━━ Dataset extract

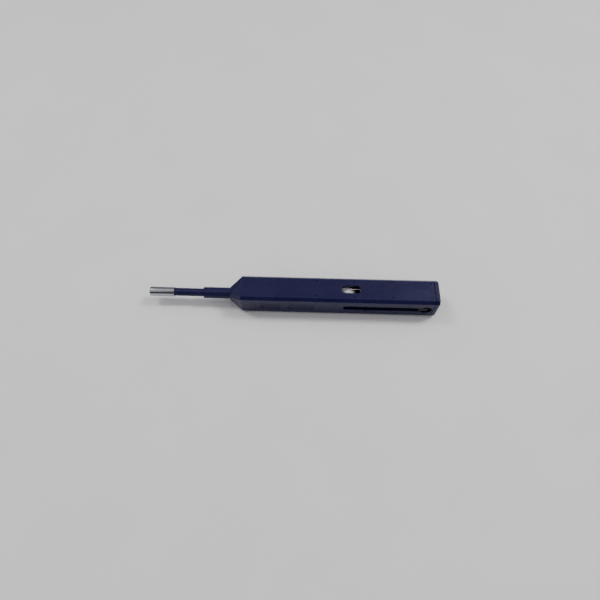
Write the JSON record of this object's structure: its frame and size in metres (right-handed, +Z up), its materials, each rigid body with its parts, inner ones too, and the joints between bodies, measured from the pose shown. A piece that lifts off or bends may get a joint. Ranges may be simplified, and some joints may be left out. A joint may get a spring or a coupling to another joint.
{
  "type": "fiber connector cleaning pen",
  "caption": "Slim rectangular push-to-clean pen with a stepped round nozzle, a polished steel guide sleeve, a thread window and a side slot with a release button.",
  "frame": {"origin": "centre of the footprint of the pen lying flat, at the height of its underside", "axes": "+X from the nozzle to the rear cap, +Z up through the window, the slot and its button on the -Y side"},
  "size_m": [0.1962, 0.0186, 0.0195],
  "materials": {
    "navy_plastic": "fine matt moulding texture",
    "dark_plastic": "satin",
    "black_plastic": "satin",
    "polished_steel": "polished",
    "spring_steel": "satin",
    "ivory_plastic": "satin",
    "white_tip": "satin",
    "white_thread": "woven",
    "brass": "satin"
  },
  "bodies": {
    "housing": {"upper_shell": "navy_plastic", "lower_shell": "navy_plastic", "end_cap": "navy_plastic"},
    "tray": {"inner_case": "black_plastic", "feed_rack": "ivory_plastic", "cam_pin": "spring_steel", "button_spring": "spring_steel"},
    "carriage": {"carriage_frame": "dark_plastic", "nozzle_barrel": "navy_plastic", "nozzle_tube": "navy_plastic", "steel_sleeve": "polished_steel", "supply_axle": "spring_steel", "takeup_axle": "spring_steel", "supply_brake_washer": "brass", "fresh_guide_pin": "spring_steel", "used_guide_pin": "spring_steel", "takeup_guide_pin": "spring_steel", "fresh_thread": "white_thread", "used_thread": "white_thread", "backstop_pawl": "spring_steel", "spring_guide_rod": "ivory_plastic", "return_spring": "spring_steel"},
    "supply_reel": {"supply_spool": "black_plastic", "supply_thread_roll": "white_thread"},
    "takeup_reel": {"takeup_spool": "black_plastic", "takeup_thread_roll": "white_thread", "takeup_gear": "ivory_plastic"},
    "rotor": {"rotor_shaft": "spring_steel", "helix_cam": "ivory_plastic", "tip_holder": "ivory_plastic", "cleaning_tip": "white_tip", "tip_thread": "white_thread"},
    "button": {"slide_button": "black_plastic"}
  },
  "joints": [
    {"name": "nozzle_extend", "type": "slide", "parent": "housing", "child": "tray", "axis": [-1, 0, 0], "range_m": [0, 0.0404]},
    {"name": "push_stroke", "type": "slide", "parent": "tray", "child": "carriage", "axis": [1, 0, 0], "range_m": [0, 0.012], "stiffness_N_per_m": 120, "springref_m": -0.01, "deforming": ["return_spring"]},
    {"name": "takeup_spin", "type": "hinge", "parent": "carriage", "child": "takeup_reel", "pos_m": [0.0534, 0, 0.00975], "axis": [0, 1, 0], "range_deg": [0, 172]},
    {"name": "supply_spin", "type": "hinge", "parent": "carriage", "child": "supply_reel", "pos_m": [0.0375, 0, 0.00975], "axis": [0, 1, 0], "range_deg": [0, 94]},
    {"name": "rotor_spin", "type": "hinge", "parent": "carriage", "child": "rotor", "pos_m": [0, 0, 0.00975], "axis": [1, 0, 0], "range_deg": [0, 180.1]},
    {"name": "button_press", "type": "slide", "parent": "tray", "child": "button", "axis": [0, 1, 0], "range_m": [0, 0.0007], "stiffness_N_per_m": 400, "springref_m": -0.001, "deforming": ["button_spring"]}
  ],
  "couplings": [
    {"joint": "takeup_spin", "follows": "push_stroke", "rad_per_m": 250},
    {"joint": "supply_spin", "follows": "push_stroke", "rad_per_m": 135.59},
    {"joint": "rotor_spin", "follows": "push_stroke", "rad_per_m": 261.8}
  ]
}
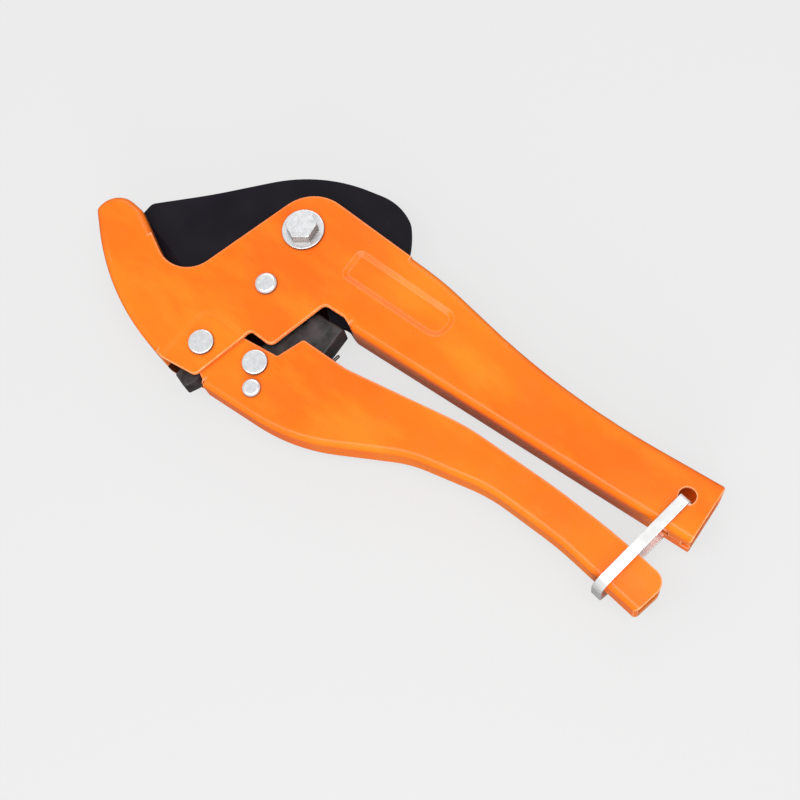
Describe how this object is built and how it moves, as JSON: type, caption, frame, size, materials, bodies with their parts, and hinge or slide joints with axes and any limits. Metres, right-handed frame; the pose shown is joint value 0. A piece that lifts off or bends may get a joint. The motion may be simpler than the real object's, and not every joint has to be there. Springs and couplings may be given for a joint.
{
  "type": "ratchet pipe cutter",
  "caption": "Hand-held ratchet cutter for plastic pipe: curved blade in a hooked jaw, pressed steel handles, pawl lever and a swinging lock bail at the handle ends.",
  "frame": {"origin": "centre of the footprint, on the plane that the lowest point of the pivot bolt touches when the tool lies on its back plate", "axes": "+X along the fixed handle towards its end, +Y towards the blade side, +Z square to the side plates, towards the bolt head"},
  "size_m": [0.2442, 0.1004, 0.0284],
  "materials": {
    "orange_paint": "glossy enamel",
    "zinc_steel": "bright zinc plate",
    "plain_steel": "oiled bare steel",
    "blade_black": "satin black non-stick coating",
    "black_oxide": "black oxide",
    "spring_steel": "drawn wire",
    "bright_steel": "bright nickel plate"
  },
  "bodies": {
    "frame": {"frame_front_shell": "orange_paint", "frame_back_shell": "orange_paint", "blade_pivot_bolt": "zinc_steel", "bolt_washer_front": "zinc_steel", "bolt_washer_back": "zinc_steel", "lock_nut": "zinc_steel", "blade_pivot_bush": "plain_steel", "blade_spacer_front": "plain_steel", "blade_spacer_back": "plain_steel", "blade_stop_rivet": "zinc_steel", "blade_stop_sleeve": "plain_steel", "handle_pivot_rivet": "zinc_steel", "blade_spring": "spring_steel"},
    "blade": {"blade": "blade_black"},
    "moving_handle": {"moving_handle": "orange_paint", "pivot_block": "black_oxide", "pawl_rivet": "zinc_steel", "pawl_sleeve": "plain_steel", "spring_post": "zinc_steel"},
    "pawl": {"pawl_lever": "black_oxide", "pawl_spring": "spring_steel"},
    "lock_bail": {"lock_bail": "bright_steel"}
  },
  "joints": [
    {"name": "blade_pivot", "type": "hinge", "parent": "frame", "child": "blade", "pos_m": [-0.05474, 0.01973, 0.014], "axis": [0, 0, -1], "range_deg": [0, 67], "deforming": ["blade_spring"]},
    {"name": "handle_pivot", "type": "hinge", "parent": "frame", "child": "moving_handle", "pos_m": [-0.05474, -0.03487, 0.014], "axis": [0, 0, 1], "range_deg": [-48, 0]},
    {"name": "pawl_pivot", "type": "hinge", "parent": "moving_handle", "child": "pawl", "pos_m": [-0.03514, -0.02817, 0.014], "axis": [0, 0, 1], "range_deg": [0, 66.3], "deforming": ["pawl_spring"]},
    {"name": "bail_pivot", "type": "hinge", "parent": "frame", "child": "lock_bail", "pos_m": [0.10996, 0.02813, 0.014], "axis": [0, 0, 1], "range_deg": [0, 240]}
  ],
  "couplings": [
    {"joint": "pawl_pivot", "follows": "handle_pivot", "ratio": -1.38}
  ]
}
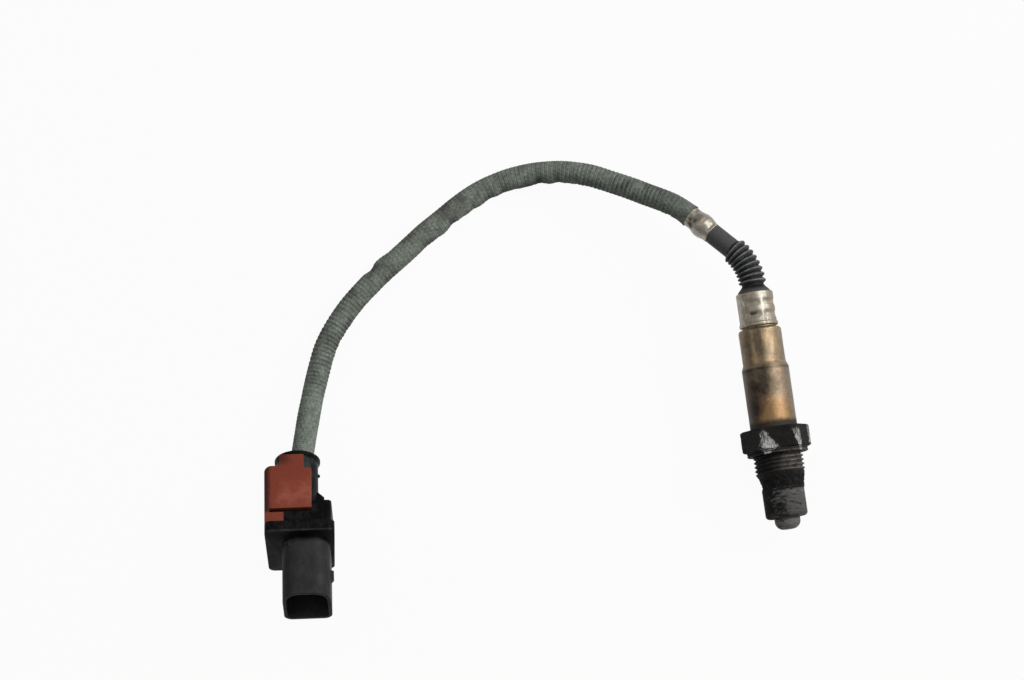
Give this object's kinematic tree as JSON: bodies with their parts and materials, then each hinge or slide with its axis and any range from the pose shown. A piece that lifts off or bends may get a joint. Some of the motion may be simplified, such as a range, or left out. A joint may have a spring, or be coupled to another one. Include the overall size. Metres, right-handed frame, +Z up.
{
  "type": "oxygen sensor",
  "caption": "Threaded exhaust oxygen sensor with a slotted protection tube, hexagon, crimped sleeve, bellows boot, fabric-sleeved cable and multi-pin plug.",
  "frame": {"origin": "middle of the metal sensor body in plan, on the floor that the part lies on", "axes": "+Y along the sensor body from its tip to its cable, in plan; +Z up; the cable runs away to -X and ends in the connector"},
  "size_m": [0.198, 0.1594, 0.0306],
  "materials": {
    "shell_steel": "hexagon and thread shell, near-black oxidised steel, rough",
    "ring_steel": "crush ring, dark oxidised steel",
    "tube_soot": "protection tube, sooted steel, matt",
    "inner_tube_steel": "inner protection tube, dull steel",
    "zirconia": "sensing element, off-white ceramic",
    "steatite": "bushes and contact holder, pale ceramic",
    "powder": "pressed powder seal, matt",
    "sleeve_steel": "housing sleeve, steel with straw and bronze heat tint",
    "collar_steel": "crimp collar, stained bright steel",
    "spring_steel": "holder clamp and contacts, plain spring steel",
    "grommet_rubber": "wire grommet, black rubber",
    "boot_rubber": "bellows boot, dark grey rubber, satin",
    "ferrule_steel": "crimped ferrule, stained steel",
    "sleeve_fabric": "glass-fibre cable sleeve, grey-green, matt and soiled",
    "lead_insulation": "lead insulation, grey",
    "black_plastic": "connector housing, black moulded plastic, worn satin",
    "cap_plastic": "rear cap, black moulded plastic",
    "red_plastic": "secondary lock, dull red-brown plastic",
    "seal_silicone": "wire seal, orange silicone",
    "tin": "terminal pins, tinned",
    "carrier_plastic": "pin carrier, black plastic",
    "resistor_ceramic": "trim resistor chip"
  },
  "bodies": {
    "root": {"metal_shell": "shell_steel", "sealing_ring": "ring_steel", "outer_protection_tube": "tube_soot", "inner_protection_tube": "inner_tube_steel", "sensing_element": "zirconia", "front_bush": "steatite", "powder_seal": "powder", "rear_bush": "steatite", "housing_sleeve": "sleeve_steel", "contact_holder_upper": "steatite", "contact_holder_lower": "steatite", "holder_clamp": "spring_steel", "contact_springs": "spring_steel", "grommet": "grommet_rubber", "crimp_collar": "collar_steel", "bellows_boot": "boot_rubber", "boot_ferrule": "ferrule_steel", "cable_sleeve": "sleeve_fabric", "lead_wires": "lead_insulation", "connector_housing": "black_plastic", "connector_rear_cap": "cap_plastic", "secondary_lock": "red_plastic", "wire_seal": "seal_silicone", "terminal_pins": "tin", "pin_carrier": "carrier_plastic", "trim_resistor": "resistor_ceramic"}
  },
  "joints": []
}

━━━━

Consider the entries above and return each line with the string "caption".

Task output:
  "caption": "Slim rectangular push-to-clean pen with a stepped round nozzle, a polished steel guide sleeve, a thread window and a side slot with a release button.",
Describe how this object is built and how it moves, as JSON: type, caption, frame, size, materials, bodies with their parts, and hinge or slide joints with axes and any limits. Metres, right-handed frame; the pose shown is joint value 0. A piece that lifts off or bends may get a joint. The motion may be simpler than the real object's, and not every joint has to be there. Springs and couplings may be given for a joint.
  "caption": "Hand-held ratchet cutter for plastic pipe: curved blade in a hooked jaw, pressed steel handles, pawl lever and a swinging lock bail at the handle ends.",
  "caption": "Threaded exhaust oxygen sensor with a slotted protection tube, hexagon, crimped sleeve, bellows boot, fabric-sleeved cable and multi-pin plug.",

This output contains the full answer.